OGH 2Ob239/07x

OGH2Ob239/07x10.4.2008

Der Oberste Gerichtshof hat durch den Senatspräsidenten des Obersten Gerichtshofs Dr. Baumann als Vorsitzenden sowie die Hofräte des Obersten Gerichtshofs Hon.-Prof. Dr. Danzl, Dr. Veith, Dr. Grohmann und Dr. Nowotny in den verbundenen Rechtssachen der klagenden Parteien 1. (3 Cg 268/02z) R***** registrierte Genossenschaft mit beschränkter Haftung, *****, vertreten durch Dr. Klaus Rohringer, Rechtsanwalt in Wels, 2. (3 Cg 66/06z) A*****Bankaktiengesellschaft, *****, vertreten durch Dr. Klaus Schiller, Rechtsanwalt in Schwanenstadt, gegen den Beklagten Franz W*****, vertreten durch Mag. Hermann Köck, Rechtsanwalt in Vöcklabruck, wegen 1. 156.964,52 EUR sA (Revisionsinteresse 154.726,05 EUR), 2. 218.018,50 EUR sA, über die Revision des Beklagten gegen das Urteil des Oberlandesgerichts Linz als Berufungsgericht vom 10. September 2007, GZ 4 R 124/07v-156, womit das Urteil des Landesgerichts Wels vom 26. April 2007, GZ 3 Cg 268/02z-152, bestätigt wurde, den Beschluss

gefasst:

 

Spruch:

Die Revision wird zurückgewiesen.

Der Beklagte ist schuldig, der klagenden Partei im führenden Verfahren (R***** registrierte Genossenschaft mit beschränkter Haftung) die mit 2.074,46 EUR (darin enthalten 345,74 EUR USt) bestimmten Kosten der Revisionsbeanwortung binnen 14 Tagen zu bezahlen.

Der Beklagte ist schuldig, der klagenden Partei im verbundenen Verfahren (A***** Bankaktiengesellschaft) die mit 2.245,32 EUR (darin enthalten 374,22 EUR USt) bestimmten Kosten der Revisionsbeantwortung binnen 14 Tagen zu bezahlen.

Text

Begründung

Die klagenden Parteien begehren vom Beklagten die Rückzahlung von Krediten, die sie ihm in den Jahren 1979 bis 1989 gewährt haben. Der Beklagte wendete ein, er sei bei Abschluss der Kreditverträge geschäftsunfähig gewesen.

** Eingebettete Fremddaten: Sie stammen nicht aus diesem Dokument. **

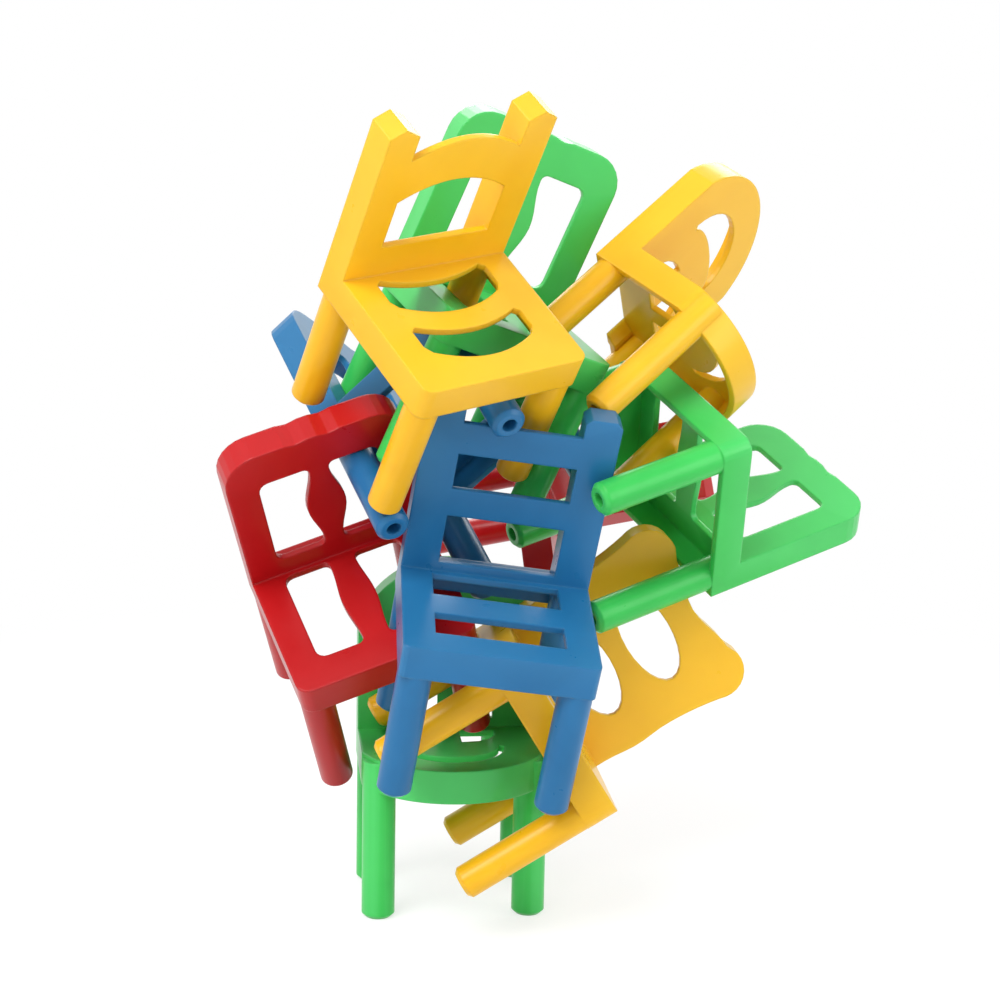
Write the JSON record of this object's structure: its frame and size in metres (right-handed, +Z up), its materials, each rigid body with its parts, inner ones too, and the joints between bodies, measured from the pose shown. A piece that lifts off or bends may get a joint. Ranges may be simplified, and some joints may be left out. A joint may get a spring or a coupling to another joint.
{
  "type": "stacking balance game",
  "caption": "Small moulded toy chairs with slatted, arched, vase, round and lobed backs, balanced on each other in a tall stack on one base chair.",
  "frame": {"origin": "on the floor, under the middle of the whole stack's box", "axes": "+Z up; the base chair faces -Y; +X is to its left-hand side"},
  "size_m": [0.1204, 0.1116, 0.1475],
  "materials": {
    "green_plastic": "satin-gloss injection-moulded plastic",
    "blue_plastic": "satin-gloss injection-moulded plastic",
    "red_plastic": "satin-gloss injection-moulded plastic",
    "yellow_plastic": "satin-gloss injection-moulded plastic"
  },
  "bodies": {
    "root": {"base_green_chair": "green_plastic", "left_red_chair": "red_plastic", "front_blue_chair": "blue_plastic", "lower_yellow_chair": "yellow_plastic", "left_blue_chair": "blue_plastic", "rear_red_chair": "red_plastic", "right_green_chair": "green_plastic", "upper_green_chair": "green_plastic", "top_yellow_chair": "yellow_plastic", "right_yellow_chair": "yellow_plastic"}
  },
  "joints": []
}
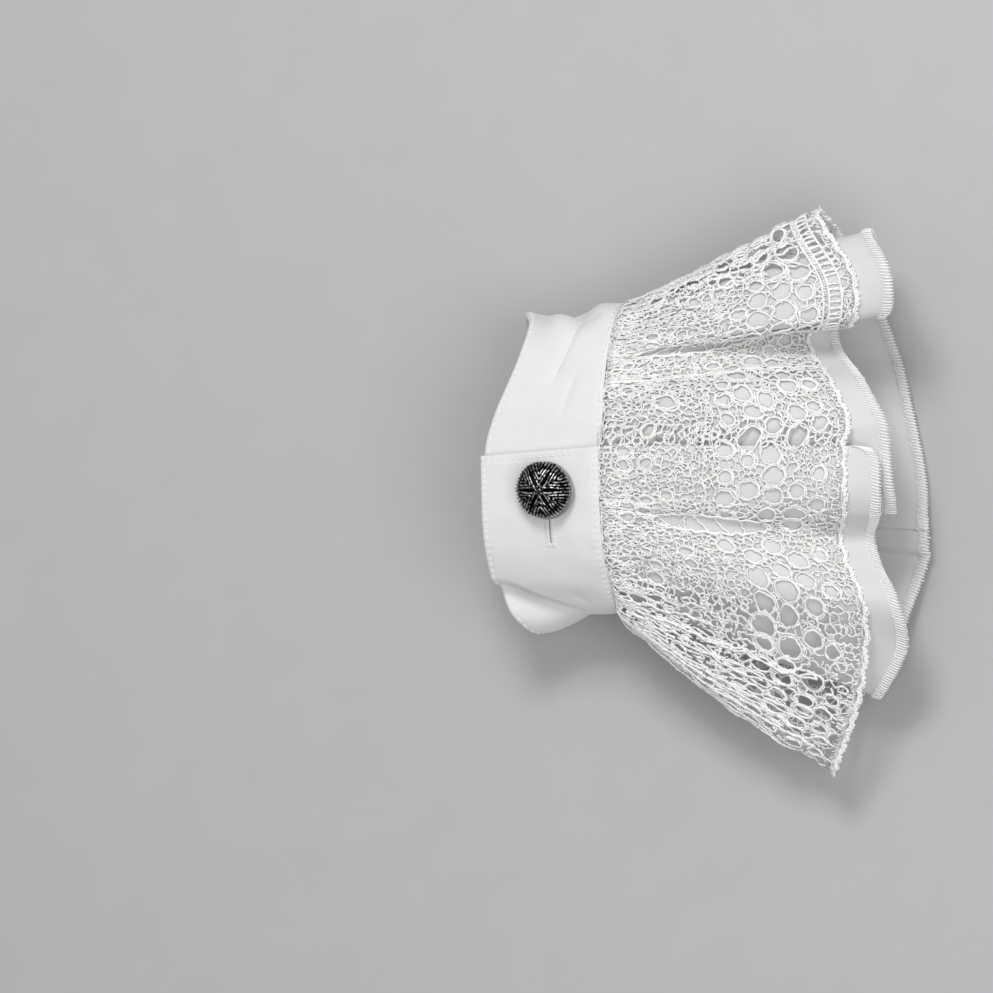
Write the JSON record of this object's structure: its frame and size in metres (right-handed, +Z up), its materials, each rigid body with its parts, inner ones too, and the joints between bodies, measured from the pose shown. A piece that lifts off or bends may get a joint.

Die Vorinstanzen haben die Geschäftsfähigkeit des Beklagten bejaht und den Klagebegehren zum größten Teil (führendes Verfahren) bzw ganz (verbundenes Verfahren) stattgegeben.

Rechtliche Beurteilung

Die Revision des Beklagten ist unzulässig.

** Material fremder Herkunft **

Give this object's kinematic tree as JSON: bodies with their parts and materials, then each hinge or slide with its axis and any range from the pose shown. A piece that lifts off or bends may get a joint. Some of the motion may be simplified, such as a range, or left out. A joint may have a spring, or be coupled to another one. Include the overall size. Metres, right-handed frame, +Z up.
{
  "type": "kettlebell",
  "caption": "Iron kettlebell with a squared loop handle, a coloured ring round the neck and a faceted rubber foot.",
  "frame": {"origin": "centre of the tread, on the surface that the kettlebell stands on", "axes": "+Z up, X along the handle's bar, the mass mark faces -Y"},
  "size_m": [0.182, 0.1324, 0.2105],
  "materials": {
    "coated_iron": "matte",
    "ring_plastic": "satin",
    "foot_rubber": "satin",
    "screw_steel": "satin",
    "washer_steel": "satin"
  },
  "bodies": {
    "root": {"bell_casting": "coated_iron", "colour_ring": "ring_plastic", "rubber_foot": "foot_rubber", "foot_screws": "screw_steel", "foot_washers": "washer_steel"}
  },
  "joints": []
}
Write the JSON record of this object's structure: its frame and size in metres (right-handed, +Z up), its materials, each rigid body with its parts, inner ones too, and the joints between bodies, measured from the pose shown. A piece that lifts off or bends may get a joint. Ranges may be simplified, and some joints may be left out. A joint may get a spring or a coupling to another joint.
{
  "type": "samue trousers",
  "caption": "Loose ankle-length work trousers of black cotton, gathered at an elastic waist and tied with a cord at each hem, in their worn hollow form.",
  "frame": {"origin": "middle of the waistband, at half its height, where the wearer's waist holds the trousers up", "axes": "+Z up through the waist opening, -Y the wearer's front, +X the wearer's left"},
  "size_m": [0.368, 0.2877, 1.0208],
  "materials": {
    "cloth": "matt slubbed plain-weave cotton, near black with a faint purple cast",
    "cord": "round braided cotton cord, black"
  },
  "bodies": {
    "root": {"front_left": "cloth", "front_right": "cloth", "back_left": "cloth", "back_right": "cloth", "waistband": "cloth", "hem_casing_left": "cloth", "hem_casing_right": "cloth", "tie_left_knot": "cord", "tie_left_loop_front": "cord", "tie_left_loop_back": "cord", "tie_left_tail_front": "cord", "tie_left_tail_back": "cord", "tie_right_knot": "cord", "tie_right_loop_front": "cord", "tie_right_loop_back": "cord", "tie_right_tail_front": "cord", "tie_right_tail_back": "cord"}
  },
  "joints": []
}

Die Zurückweisung einer ordentlichen Revision wegen Fehlens einer erheblichen Rechtsfrage (§ 502 Abs 1 ZPO) kann sich auf die Ausführung der Zurückweisungsgründe beschränken (§ 510 Abs 3 letzter Satz ZPO).

Das Berufungsgericht hat die ordentliche Revision zugelassen, weil die psychiatrische Wissenschaft mit klassischen Begriffen wie Geisteskrankheit, Geistesschwäche oder Grenzdebilität nicht mehr das Auslangen finde, sondern, wie aus dem eingeholten psychiatrischen Sachverständigengutachten hervorgehe, entsprechend der internationalen Klassifikation psychischer Störungen eine neue Terminologie eingeführt habe, deren Begriffe im allgemeinen Sprachgebrauch teilweise keinen Aussagewert mehr hätten („ICD 10 F61.0" und „ICD 10 F32.9"). Welche Auswirkung die internationale Klassifikation psychischer Störungen auf die rechtliche Beurteilung der Geschäftsfähigkeit habe und wo bei dieser verfeinerten medizinischen Terminologie die Grenze zwischen Geschäftsfähigkeit und Geschäftsunfähigkeit verlaufe, sei bisher ebensowenig Gegenstand der oberstgerichtlichen Judikatur gewesen wie die Frage, ob die vernunftwidrige Verdrängung anstehender wirtschaftlicher Probleme einem krankhaften Geistesgebrechen gleichzuhalten sei und Geschäftsunfähigkeit begründe.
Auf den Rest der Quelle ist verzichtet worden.